One thing to keep in mind, however, is that the fine for running an illegal minpaku will be increased from “not more than ¥30,000” to “not more than ¥1,000,000”.

How will all this effect me as a potential Airbnb guest or tourist to Japan?

The main impetuses behind the the passage of the Minpaku law were to bring some order to an already thriving private accommodation market and to ease the current shortage of hotel rooms. In 2017, a record 28.7 million tourists came to Japan, up nineteen percent year-on-year. Japan aims to host 40 million foreign tourists a year by 2020, when Tokyo will host the summer Olympic games.

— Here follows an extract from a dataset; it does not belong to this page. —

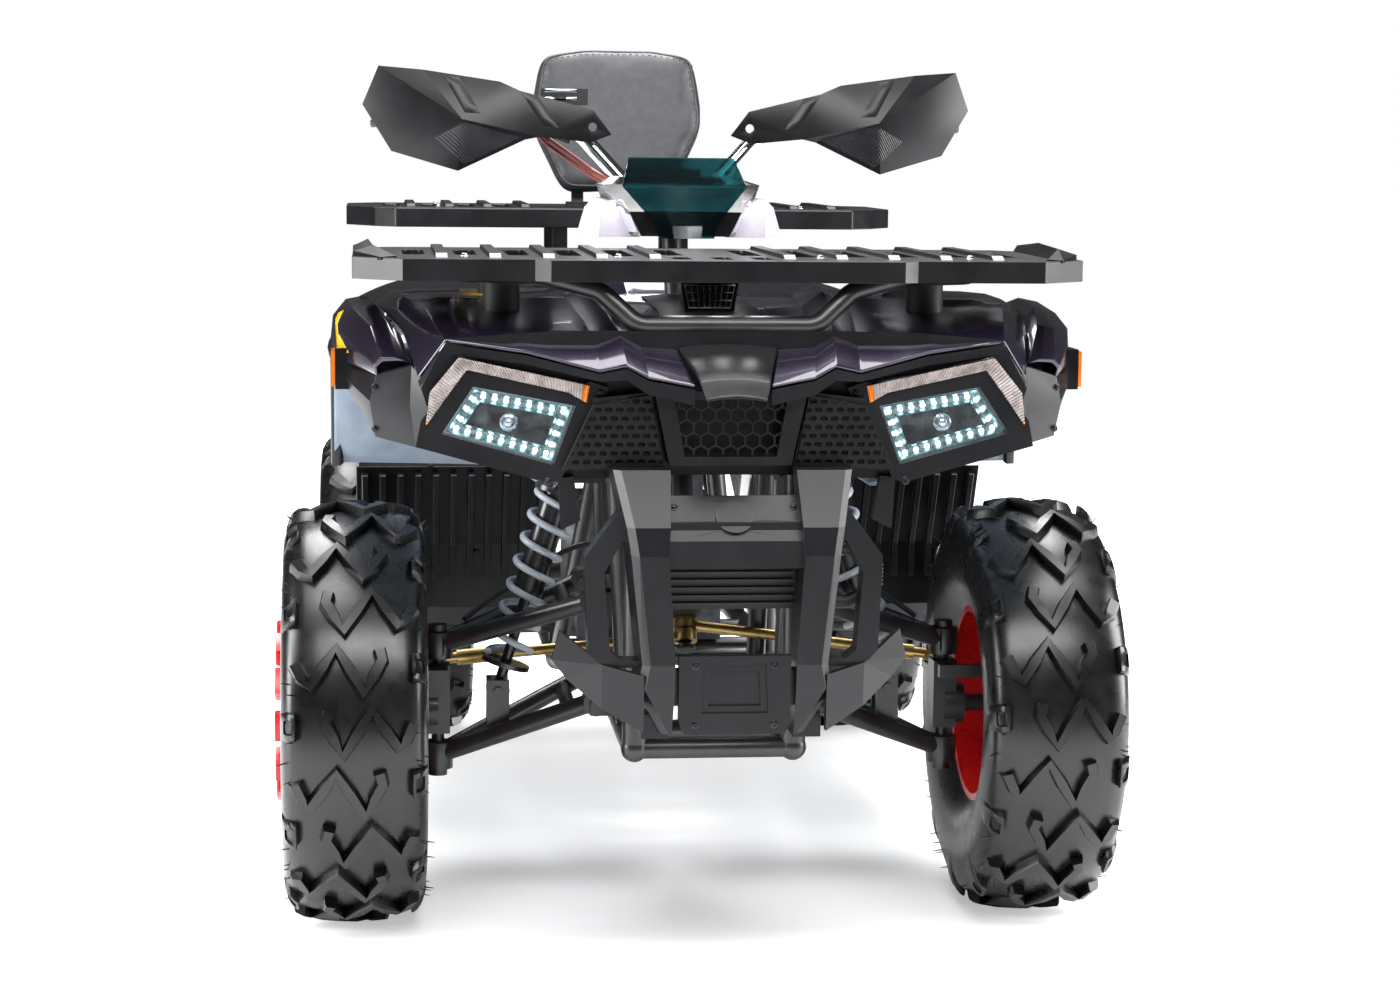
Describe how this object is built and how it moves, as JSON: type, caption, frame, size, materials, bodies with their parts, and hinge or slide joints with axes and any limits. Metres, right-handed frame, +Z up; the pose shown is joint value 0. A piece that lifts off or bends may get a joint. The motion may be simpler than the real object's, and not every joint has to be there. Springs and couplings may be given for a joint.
{
  "type": "quad bike",
  "caption": "Utility quad bike with knobbly tyres, bull bar, front and rear racks, hand guards, small screen and a padded backrest.",
  "frame": {"origin": "centre of the box that holds the quad bike, on the ground under the tyres", "axes": "+X to the rider's left, +Y to the rear, +Z up"},
  "size_m": [1.056, 1.904, 1.1501],
  "materials": {
    "tyre_rubber": "matt",
    "red_rim": "gloss",
    "hub_steel": "satin",
    "zinc_gold": "satin",
    "cast_black": "satin",
    "frame_black": "satin",
    "engine_alloy": "cast",
    "chain_steel": "oiled",
    "silencer_black": "matt",
    "plum_gloss": "gloss metallic",
    "lilac_gloss": "gloss metallic",
    "textured_black": "grained",
    "slate_plastic": "matt",
    "gloss_black": "gloss",
    "lamp_reflector": "bright",
    "clear_lens": "clear",
    "amber_lens": "translucent",
    "red_lens": "translucent",
    "led_white": "lit",
    "spring_grey": "gloss",
    "damper_black": "satin",
    "seat_vinyl": "grained",
    "grip_rubber": "matt",
    "bar_chrome": "bright",
    "smoke_screen": "smoked",
    "hose_rubber": "matt",
    "cable_brown": "satin",
    "cooler_alloy": "satin"
  },
  "bodies": {
    "chassis": {"frame": "frame_black", "engine_block": "engine_alloy", "chain": "chain_steel", "swing_arm": "frame_black", "tow_hitch": "frame_black", "exhaust": "silencer_black", "front_bumper": "textured_black", "hood_panels": "plum_gloss", "hood_centre": "textured_black", "fender_flares": "textured_black", "arch_liners": "slate_plastic", "footwells": "textured_black", "grille": "textured_black", "headlamp_reflectors": "lamp_reflector", "headlamp_lenses": "clear_lens", "front_rack": "textured_black", "rear_rack": "textured_black", "seat": "seat_vinyl", "tank_cover": "plum_gloss", "rear_fenders": "plum_gloss", "tail_panel": "textured_black", "backrest_pad": "seat_vinyl", "dampers": "damper_black", "springs": "spring_grey", "oil_cooler": "cooler_alloy", "fascia": "textured_black", "side_markers": "amber_lens", "marker_housings": "gloss_black", "dash_cowl": "lilac_gloss", "tail_lamps": "red_lens", "rack_feet": "grip_rubber", "headlamp_leds": "led_white", "hoses": "hose_rubber", "rack_stays": "frame_black", "front_arms": "frame_black"},
    "steering": {"steering_stem": "cast_black", "handlebar": "bar_chrome", "grips": "grip_rubber", "brake_controls": "cast_black", "hand_guards": "textured_black", "instrument_pod": "gloss_black", "pod_panels": "lilac_gloss", "windscreen": "smoke_screen", "control_cables": "cable_brown"},
    "knuckle_left": {"knuckle_left": "cast_black"},
    "knuckle_right": {"knuckle_right": "cast_black"},
    "tie_rod_left": {"tie_rod_left": "zinc_gold"},
    "tie_rod_right": {"tie_rod_right": "zinc_gold"},
    "front_wheel_left": {"front_tyre_left": "tyre_rubber", "front_rim_left": "red_rim", "front_hub_left": "hub_steel"},
    "front_wheel_right": {"front_tyre_right": "tyre_rubber", "front_rim_right": "red_rim", "front_hub_right": "hub_steel"},
    "rear_wheels": {"rear_tyres": "tyre_rubber", "rear_rims": "red_rim", "rear_axle": "hub_steel"}
  },
  "joints": [
    {"name": "steer", "type": "hinge", "parent": "chassis", "child": "steering", "pos_m": [0, -0.157, 0.905], "axis": [0, 0.4895, 0.872], "range_deg": [-36, 36]},
    {"name": "rear_axle_spin", "type": "hinge", "parent": "chassis", "child": "rear_wheels", "pos_m": [0, 0.7, 0.254], "axis": [1, 0, 0], "continuous": true},
    {"name": "knuckle_steer_left", "type": "hinge", "parent": "chassis", "child": "knuckle_left", "pos_m": [0.326, -0.5, 0.267], "axis": [0, 0, 1], "range_deg": [-32, 32]},
    {"name": "tie_rod_swing_left", "type": "hinge", "parent": "knuckle_left", "child": "tie_rod_left", "pos_m": [0.326, -0.434, 0.319], "axis": [0, 0, 1], "range_deg": [-32, 32]},
    {"name": "front_wheel_spin_left", "type": "hinge", "parent": "knuckle_left", "child": "front_wheel_left", "pos_m": [0.43, -0.5, 0.267], "axis": [1, 0, 0], "continuous": true},
    {"name": "knuckle_steer_right", "type": "hinge", "parent": "chassis", "child": "knuckle_right", "pos_m": [-0.326, -0.5, 0.267], "axis": [0, 0, 1], "range_deg": [-32, 32]},
    {"name": "tie_rod_swing_right", "type": "hinge", "parent": "knuckle_right", "child": "tie_rod_right", "pos_m": [-0.326, -0.434, 0.319], "axis": [0, 0, 1], "range_deg": [-32, 32]},
    {"name": "front_wheel_spin_right", "type": "hinge", "parent": "knuckle_right", "child": "front_wheel_right", "pos_m": [-0.43, -0.5, 0.267], "axis": [1, 0, 0], "continuous": true}
  ],
  "couplings": [
    {"joint": "knuckle_steer_left", "follows": "steer", "ratio": 0.88},
    {"joint": "tie_rod_swing_left", "follows": "steer", "ratio": -0.88},
    {"joint": "knuckle_steer_right", "follows": "steer", "ratio": 0.88},
    {"joint": "tie_rod_swing_right", "follows": "steer", "ratio": -0.88}
  ]
}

There is already evidence, even before the law officially goes into effect, that the availability of Airbnb-style accommodations has pushed down hotel prices. According to a survey by Booking.com, the worlds’ biggest hotel booking site, the average hotel room rate in Japan fell 9.4% year-on-year in 2017. The Ministry of Internal Affairs Retail Statistics Price Survey also shows that weekday hotel accommodation rates have decreased seven percent in the last two years.

Your choice of where to stay in Japan and how to look for that accommodation will also dramatically increase as major Japanese companies are entering the short-term private accommodation space. Rakuten Travel will start listing minpaku-style rentals on its hotel reservation site this fall. Search results will allow users to compare private accommodations side-by-side with hotel rooms. Japan Travel Bureau (JTB), Japan’s largest travel agency, already made its foray into the market in 2017, and Family Mart has partnered with Airbnb, so that you can pick up the keys to your Airbnb rental at the nearest convenience store, for easy after-hours check-in.

Is is estimated that the number of private short-term rental units will increase to over 100,000 in the next twenty years, an increase of about sixty percent from the current level.